Buzulların oluşum ve bulunan bölge itibari ile farklılık gösterdiğini belirten Tansu, "Hakkari buzulları da "Sirk Buzullar" ve "Vadi Buzulları"dır. Bu buzulların her iki türü de hareketli buzullardır. Erimeye ve yer şekillerine bağlı olarak hareket ederler. Örneğin 1984 yılında yapılan araştırmalarda elde edilen görüntüler, sonraki yıllarda tırmanış yapan dağcıların çektiği fotoğraflar ve son 9 yıldır bizim yaptığımız çalışmalar ile elde ettiğimiz görüntülerde görüyoruz buzullarda ciddi değişimler söz konusudur" şeklinde konuştu.

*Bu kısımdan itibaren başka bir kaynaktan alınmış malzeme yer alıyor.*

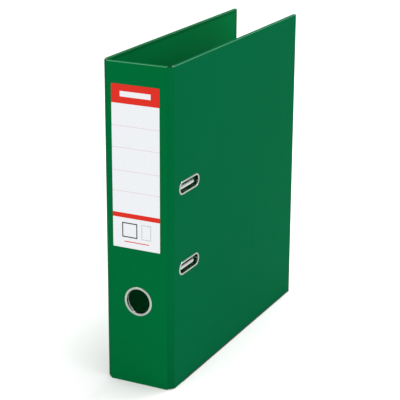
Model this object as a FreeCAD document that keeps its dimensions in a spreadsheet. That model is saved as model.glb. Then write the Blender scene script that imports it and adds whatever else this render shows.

"9 yıldır buzulları kayıt altına alıyorum"
Yaklaşık dokuz yıldır Hakkari Cilo dağlarında bulunan buzulların her dönemini görmek ve kayıt altına almak için uğraştığını ifade eden Tansu, özellikle de Keviya Şin buzullarının hızlı eridiğini vurguladı.
"Buzullar 10 yıldır hızlı şekilde eriyor"
Buzulların erimeye başlamasıyla birlikte kendilerinin bu konuda bir şeyleri yapmaya vesile olduğunu söyleyen Tansu, buzullar son 10 yıldır ciddi anlamda ve hızla bir şekilde eridiğini sözlerine ekledi.
"Keviyaşin ile Mergan buzulları arasında yaklaşık 400 metre mesafe oluşmuş"
Bu buzulların beslediği akarsuların debileri daha çok yükseldiğini ve dere yataklarının oluşumları sürekli değiştiğini vurgulayan Tansu, "Sanırım doğa biz insanoğlundan intikamını alıyor. Yani bundan 30 yıl önce birleşik olan Keviyaşin ile Mergan buzulları arasında yaklaşık 400 metre mesafe oluşmuş ve Mergan buzulu yükseklik olarak ta en az 50 metre yere doğru çökmüş vaziyettedir" buzulların durumunu özetliyor.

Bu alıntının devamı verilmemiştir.